• [The problem]: Write out the full listing again, exactly as it stands.

Extracted data entries:
- - -
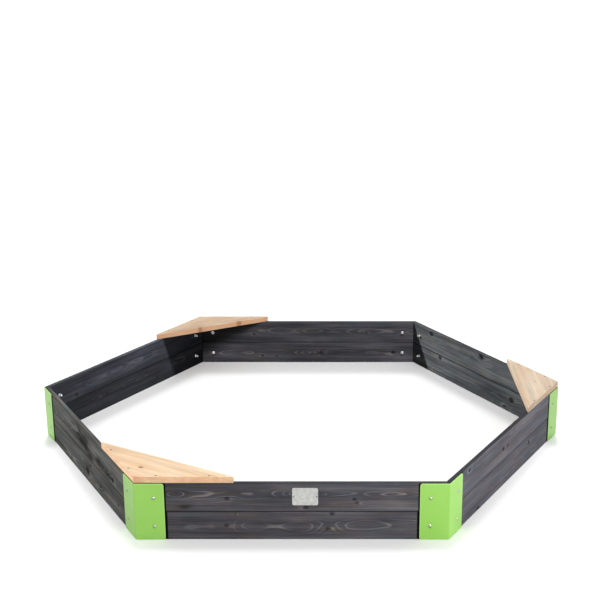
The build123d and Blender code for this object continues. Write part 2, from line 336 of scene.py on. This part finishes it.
def painted_groove_and_plate_shade(g, w, timber, level):
    """Painted shade: in the groove between the boards and beside each corner plate."""
    seam_side = g.mul(w["height"], -1.0 if level else 1.0)
    groove = g.remap(seam_side, GROOVE_START, GROOVE_START + 1.0 * MM)
    start = PLATE_END - PLATE_SHADE_WIDTHS[level]
    outer = -BOARD_THICKNESS / 2
    beside = g.mul(
        g.remap(g.math("ABSOLUTE", w["along"]), start, start + 3.0 * MM),
        g.remap(w["depth"], outer + 1.0 * MM, outer + 0.4 * MM),
    )
    return g.math("MAXIMUM", g.mul(groove, timber.seam), beside)


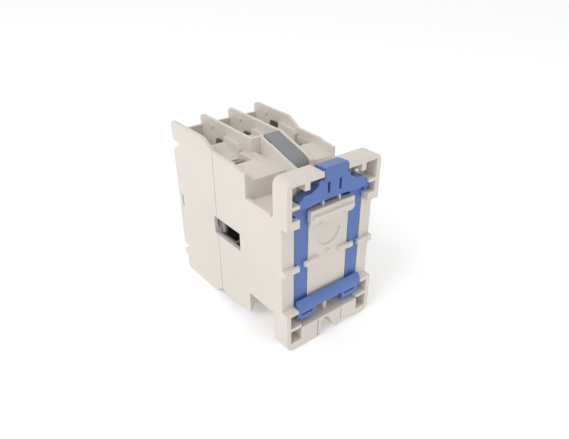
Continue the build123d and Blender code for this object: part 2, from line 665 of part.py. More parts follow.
- - -
• [In response]:
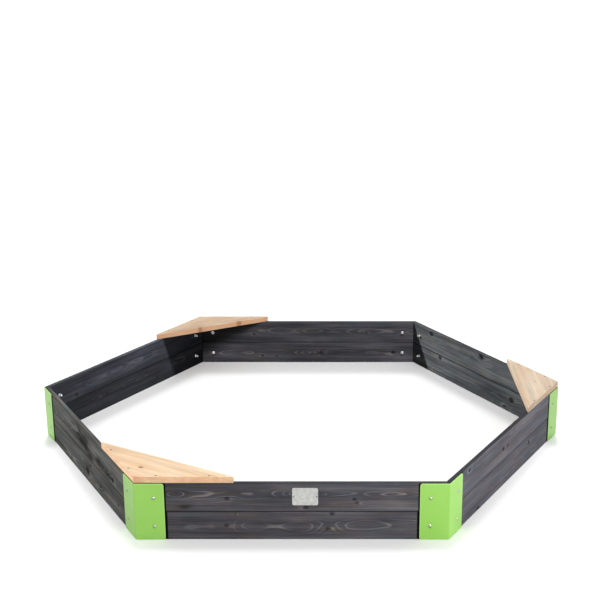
The build123d and Blender code for this object continues. Write part 2, from line 336 of scene.py on. This part finishes it.
def painted_groove_and_plate_shade(g, w, timber, level):
    """Painted shade: in the groove between the boards and beside each corner plate."""
    seam_side = g.mul(w["height"], -1.0 if level else 1.0)
    groove = g.remap(seam_side, GROOVE_START, GROOVE_START + 1.0 * MM)
    start = PLATE_END - PLATE_SHADE_WIDTHS[level]
    outer = -BOARD_THICKNESS / 2
    beside = g.mul(
        g.remap(g.math("ABSOLUTE", w["along"]), start, start + 3.0 * MM),
        g.remap(w["depth"], outer + 1.0 * MM, outer + 0.4 * MM),
    )
    return g.math("MAXIMUM", g.mul(groove, timber.seam), beside)


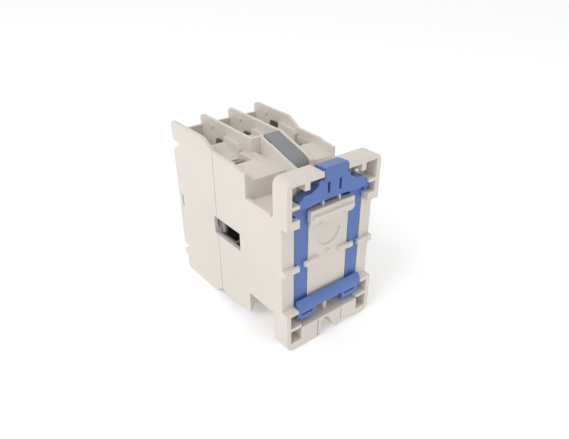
Continue the build123d and Blender code for this object: part 2, from line 665 of part.py. More parts follow.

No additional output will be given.